Laurent Marissal : Maquiller Linhart.pdf

"Eté 1993, peintre, je suis employé comme agent de surveillance au musée Gustave Moreau.  D’avril 1997 à janvier 2002, je fais de cette aliénation la matière de ma pratique. J’utilise à des fins picturales le temps de travail vendu au ministère de la culture. À son insu, le musée rémunère une production dont il n’aura pas la jouissance. Ce rapt est systématisé. Hiver 1998, j’ouvre une section syndicale CGT, outil administratif, pour concrétiser mon projet pictural : modifier réellement les conditions, le temps et l’espace de travail. Décembre 2001, je prends congé du ministère de la culture et quitte la CGT. Printemps 2002, je lève un coin du voile..."

L’artiste peintre, Laurent Marissal est employé comme agent de surveillance au Musée Gustave Moreau. D’avril 1997 à janvier 2002, il fait de cette aliénation la matière de sa pratique artistique : « J’utilise à des fins picturales le temps aliéné à la Direction des Musées de France. Sans peinture, la matière, c’est le musée même. » (1)
Sa pratique est à bien des égard comparable à la pratique de la perruque. Il détourne son savoir-faire et son contexte de travail (le musée) à des fins artistiques qui échappent à  son employeur.

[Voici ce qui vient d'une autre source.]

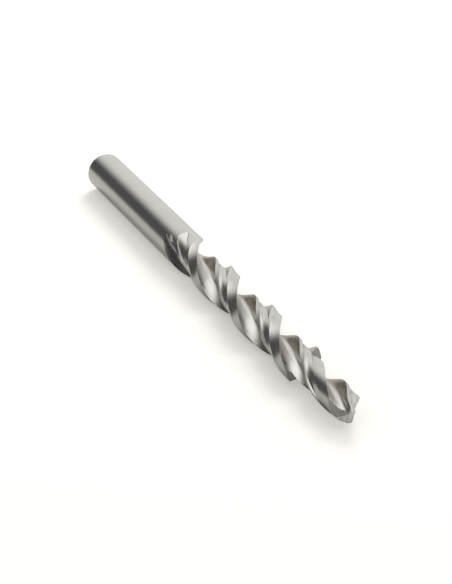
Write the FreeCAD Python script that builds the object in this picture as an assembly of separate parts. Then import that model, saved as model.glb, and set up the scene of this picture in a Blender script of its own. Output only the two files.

Dans Pinxit, il résume ainsi le bilan de son action artistique : « Nietzsche écrit quelque part qu’un homme qui ne dispose pas des 2/3 de son temps est un esclave. D’avril 1997 à août 1998, sur 862,50 heures de travail aliéné effectuées au musée, j’ai recouvert 617,45 heures de travail  clandestin. J’ai lu 62 livres ; réalisé 77 actions clandestines; rempli 8 carnets de notes (PISAT) dont 3 furent publiés dans la revue Action Poétique ; volé 95 menus objets; vu 9 de mes parents ou amis ; je suis parti pour le Maroc et ai provoqué 2 jours de grève. J’ai aussi recouvert mon temps d’activités secondaires, et rédigé une partie de mon mémoire de maîtrise... De septembre 1999 à juillet 1999, j’ai pu m’évader 10 mois en congé formation durant lesquels j’ai travaillé joyeusement avec J.-C. A.-J. à la revue C.1855, Le Feuilleton. De 1998 à 2001, comme délégué syndical j’ai pu, au mois d’août 1999, partir pour Reims assister à l’ultime éclipse du XXe siècle, être élu à la commission administrative du musée, réaliser avec Xavier Cartel, un journal syndical crypté et exposer le troisième numéro lors de l’exposition Critique et Utopie, 30 ans de livre d’art en France, organisée par Anne Mœglin-Delcroix m’offrant là 3 jours de congé; glisser des indices dans Complex’tri et en exposer en quelques lieux (BNF, CNEAI...) mais surtout, modifier les espaces du Musée Gustave Moreau en provoquant la création de nouvelles toilettes, d’une douche, d’un vestiaire, d’un espace de pause, d’un bureau, l’acquisition d’un appartement pour les bureaux de la conservation permettant l’ouverture au public du bureau de Gustave Moreau et réduire le temps de travail des agents, d’1h30 par semaine... »(2)

L’artiste s’auto-représente au travail. Sieste clandestine est un autoportrait vidéo que l’artiste a réalisé sur son lieu de travail. Durant son travail de gardien au musée Gustave Moreau, il use de subterfuge (se dessine deux yeux ouverts qu’il colle sur ses paupières) pour pouvoir faire la sieste malgré le regard des caméras de surveillance.
De cette façon, auto-représentation, résistance subversive politique ou syndicale, et pratique de la perruque au travail se confondent ici dans sa pratique artistique. Les documents qu’il prélève ou les interventions qu’il documente ne lui servent pas tant à être exposé, comme c’était le cas pour les Land Artistes, qu’à réaliser des publications. Éditer ses travaux dans un livre comme Pinxit (3) ou sur son Blog (4) est une façon pour lui de déjouer la marchandisation propre au circuit traditionnel de l’art. Il ne produit pas d’objet/marchandise pour ne pas tomber dans la spéculation. Il cherche en ce sens à échapper à la réification de sa production artistique.


(1) Laurent Marissal, « Pinxit », Rennes, Incertain Sens, 2005, p. 41.

(2) Laurent Marissal, « Pinxit LM », Catalogue de la Biennale de Paris, Paris, 2007, p. 658.

(3) Laurent Marissal, « Pinxit », Rennes, Incertain Sens, 2005.